In a recent white paper, Eaton Vance Investment Managers defined financial repression as the intervention of government in “capital markets in an attempt to improve their own financial position… at the expense of savers’ financial positions.”
Currently, the Fed is keeping short-term interest rates very low, many argue artificially low. The federal funds rate has been in the range of 0.00% to 0.25% (before inflation) for the last three years. Given the increasingly heavy debt burden that the federal government is operating under, it is in the government’s interest to refinance debt, when it matures, at a low interest rate.
The problem for individual investors and savers is that market interest rates tend to be tied, at least somewhat, to the monetary policy of the Fed. Therefore the rates of return on short-term, relatively low risk investments (T-bills, CDs, and low-duration fixed-income funds) are excruciatingly low. In fact, when inflation is factored in, the returns on these investments have tended to be negative over the last few years. For those who are living off of a fixed income, especially, this has been a problem.

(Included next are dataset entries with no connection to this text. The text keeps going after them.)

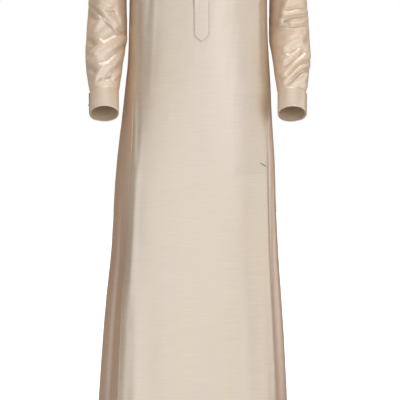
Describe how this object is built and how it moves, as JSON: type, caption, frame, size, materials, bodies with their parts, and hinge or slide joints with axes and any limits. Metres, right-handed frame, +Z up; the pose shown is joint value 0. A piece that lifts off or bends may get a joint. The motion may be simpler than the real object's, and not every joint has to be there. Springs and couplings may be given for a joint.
{
  "type": "thobe robe",
  "caption": "Ankle-length robe with a stand collar, a pointed front placket and long cuffed sleeves, hollow as when worn.",
  "frame": {"origin": "between the two shoulder neck points, level with them, where the wearer's shoulders carry it", "axes": "+Z up, the front faces -Y, the viewer's left as seen from the front is -X"},
  "size_m": [0.6394, 0.3875, 1.5325],
  "materials": {
    "front_cloth": "silky plain weave",
    "back_cloth": "silky plain weave",
    "gore_cloth_left": "silky plain weave",
    "gusset_cloth_left": "silky plain weave",
    "sleeve_cloth_left": "silky plain weave",
    "cuff_cloth_left": "silky plain weave",
    "pocket_cloth_left": "silky plain weave",
    "gore_cloth_right": "silky plain weave",
    "gusset_cloth_right": "silky plain weave",
    "sleeve_cloth_right": "silky plain weave",
    "cuff_cloth_right": "silky plain weave",
    "pocket_cloth_right": "silky plain weave",
    "collar_cloth": "silky plain weave",
    "placket_over_cloth": "silky plain weave",
    "placket_under_cloth": "silky plain weave",
    "button_placket_1_face": "satin",
    "button_placket_2_face": "satin",
    "button_placket_3_face": "satin",
    "button_collar_face": "satin",
    "button_cuff_left_face": "satin",
    "button_cuff_right_face": "satin"
  },
  "bodies": {
    "root": {"front_panel": "front_cloth", "back_panel": "back_cloth", "gore_left": "gore_cloth_left", "gusset_left": "gusset_cloth_left", "sleeve_left": "sleeve_cloth_left", "cuff_left": "cuff_cloth_left", "pocket_left": "pocket_cloth_left", "gore_right": "gore_cloth_right", "gusset_right": "gusset_cloth_right", "sleeve_right": "sleeve_cloth_right", "cuff_right": "cuff_cloth_right", "pocket_right": "pocket_cloth_right", "collar": "collar_cloth", "placket_over": "placket_over_cloth", "placket_under": "placket_under_cloth", "button_placket_1": "button_placket_1_face", "button_placket_2": "button_placket_2_face", "button_placket_3": "button_placket_3_face", "button_collar": "button_collar_face", "button_cuff_left": "button_cuff_left_face", "button_cuff_right": "button_cuff_right_face"}
  },
  "joints": []
}
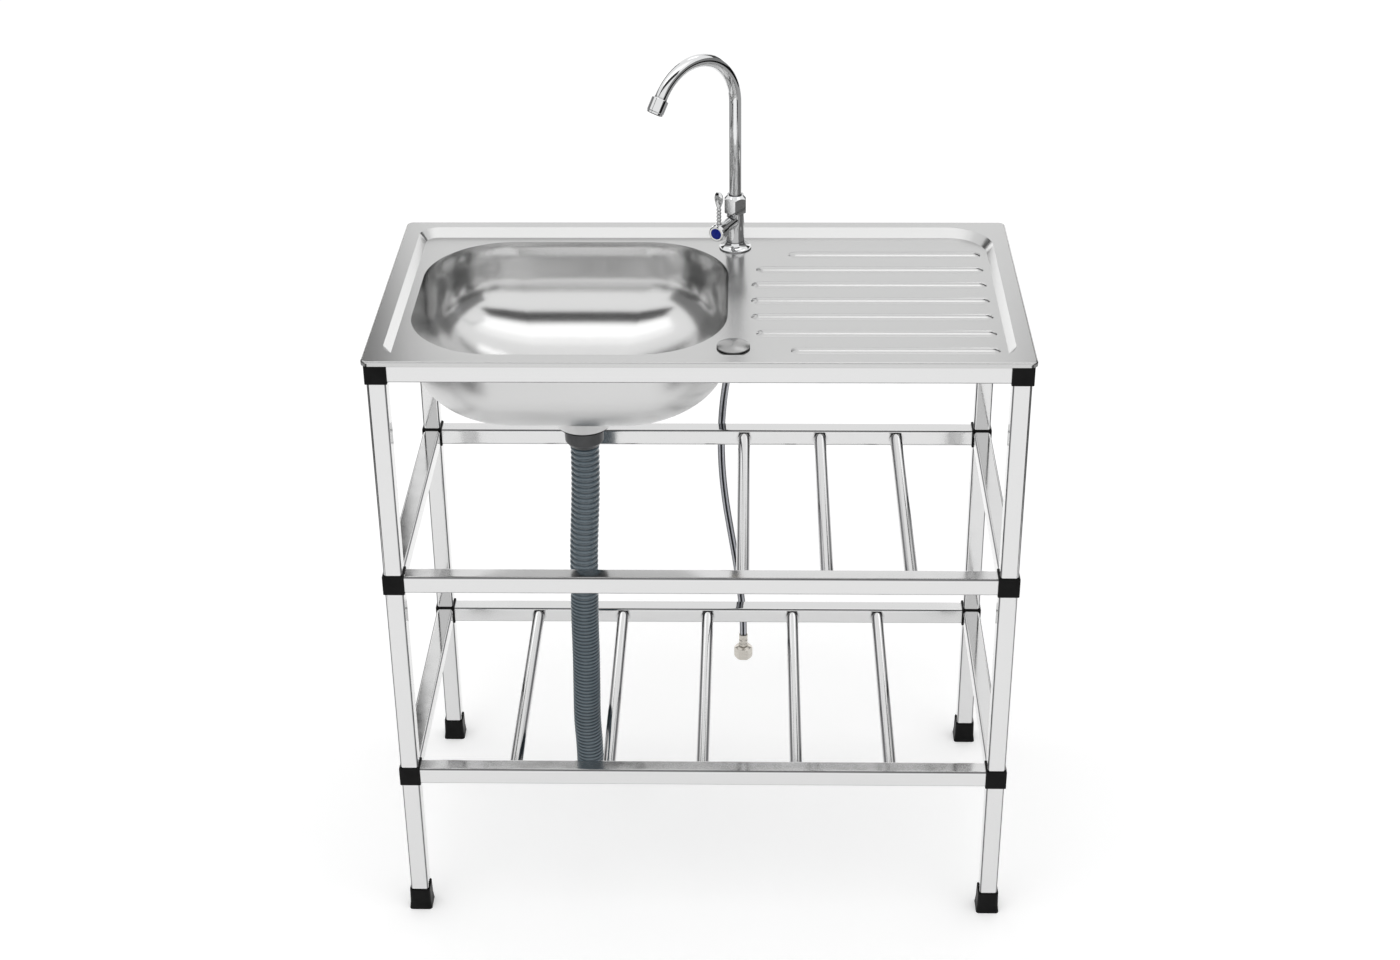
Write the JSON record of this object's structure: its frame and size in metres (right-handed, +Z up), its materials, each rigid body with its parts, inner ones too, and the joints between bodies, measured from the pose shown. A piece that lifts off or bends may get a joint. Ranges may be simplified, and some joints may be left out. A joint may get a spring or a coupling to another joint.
{
  "type": "kitchen sink unit",
  "caption": "Free-standing pressed steel sink with a deep basin and ribbed drainer on a tube frame with rod shelves, a gooseneck cold tap, a braided supply hose and a ribbed waste hose.",
  "frame": {"origin": "on the floor, under the middle of the sink's outline", "axes": "+X to the right seen from the front, towards the drainer; +Y to the rear; +Z up"},
  "size_m": [0.75, 0.418, 1.0273],
  "materials": {
    "sink_steel": "satin pressed stainless steel",
    "tube_steel": "mirror polished steel tube",
    "black_plastic": "moulded, low sheen",
    "tap_chrome": "bright chrome plate",
    "brass": "machined",
    "rubber": "plain",
    "waste_plastic": "moulded, low sheen",
    "cover_plastic": "moulded",
    "hose_plastic": "semi-gloss flexible plastic",
    "hose_braid": "rubber hose under a black and silver braid",
    "nickel": "plated, satin",
    "index_blue": "gloss"
  },
  "bodies": {
    "root": {"basin": "sink_steel", "corner_joints_lower": "black_plastic", "corner_joints_middle": "black_plastic", "corner_joints_top": "black_plastic", "cover_gasket": "rubber", "cover_nut": "cover_plastic", "drain_hose": "hose_plastic", "foot_caps": "black_plastic", "leg_lower_front_left": "tube_steel", "leg_lower_front_right": "tube_steel", "leg_lower_rear_left": "tube_steel", "leg_lower_rear_right": "tube_steel", "leg_middle_front_left": "tube_steel", "leg_middle_front_right": "tube_steel", "leg_middle_rear_left": "tube_steel", "leg_middle_rear_right": "tube_steel", "leg_top_front_left": "tube_steel", "leg_top_front_right": "tube_steel", "leg_top_rear_left": "tube_steel", "leg_top_rear_right": "tube_steel", "rail_lower_front": "tube_steel", "rail_lower_left": "tube_steel", "rail_lower_rear": "tube_steel", "rail_lower_right": "tube_steel", "rail_middle_front": "tube_steel", "rail_middle_left": "tube_steel", "rail_middle_rear": "tube_steel", "rail_middle_right": "tube_steel", "rail_top_front": "tube_steel", "rail_top_left": "tube_steel", "rail_top_rear": "tube_steel", "rail_top_right": "tube_steel", "rod_plugs_lower": "black_plastic", "rod_plugs_middle": "black_plastic", "shelf_rods_lower": "tube_steel", "shelf_rods_middle": "tube_steel", "sink_top": "sink_steel", "spout_nut": "tap_chrome", "strainer": "sink_steel", "strainer_screw": "sink_steel", "supply_ferrule": "nickel", "supply_hose": "hose_braid", "supply_nut": "nickel", "supply_top_ferrule": "nickel", "supply_top_nut": "nickel", "tap_body": "tap_chrome", "tap_flange": "tap_chrome", "tap_hole_cover": "tap_chrome", "tap_lock_nut": "brass", "tap_seat_washer": "rubber", "valve_cartridge": "brass", "waste_body": "waste_plastic", "waste_gasket": "rubber"},
    "spout_body": {"spout": "tap_chrome", "aerator": "tap_chrome"},
    "handle_body": {"tap_handle": "tap_chrome", "index_button": "index_blue", "valve_spindle": "brass"}
  },
  "joints": [
    {"name": "spout_swivel", "type": "hinge", "parent": "root", "child": "spout_body", "pos_m": [0.0384, 0.1415, 0.83], "axis": [0, 0, 1], "continuous": true},
    {"name": "handle_turn", "type": "hinge", "parent": "root", "child": "handle_body", "pos_m": [0.0384, 0.1415, 0.80335], "axis": [-0.4384, -0.8988, 0], "range_deg": [0, 90]}
  ]
}
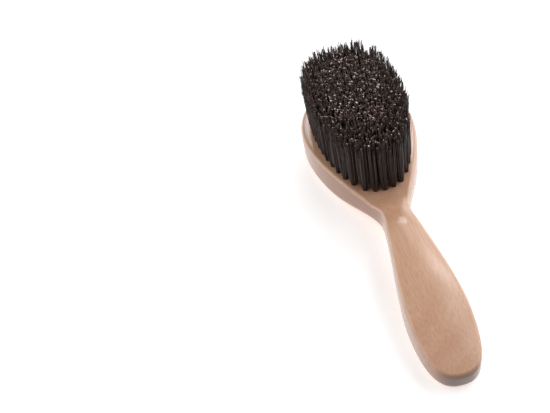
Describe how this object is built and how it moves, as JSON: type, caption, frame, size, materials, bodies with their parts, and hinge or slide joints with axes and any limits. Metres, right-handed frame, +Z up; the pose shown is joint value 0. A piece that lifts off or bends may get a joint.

One alternative to accepting negative real returns is to invest short-term assets in riskier investments such as stocks and longer-duration bonds. With the elevated volatility of the stock market and the tenuous nature of the market interest rate environment, these options could create irreversible financial damage for those who can least afford it. Such is the predicament that the policy-makers have gotten themselves, and many innocent bystanders, into.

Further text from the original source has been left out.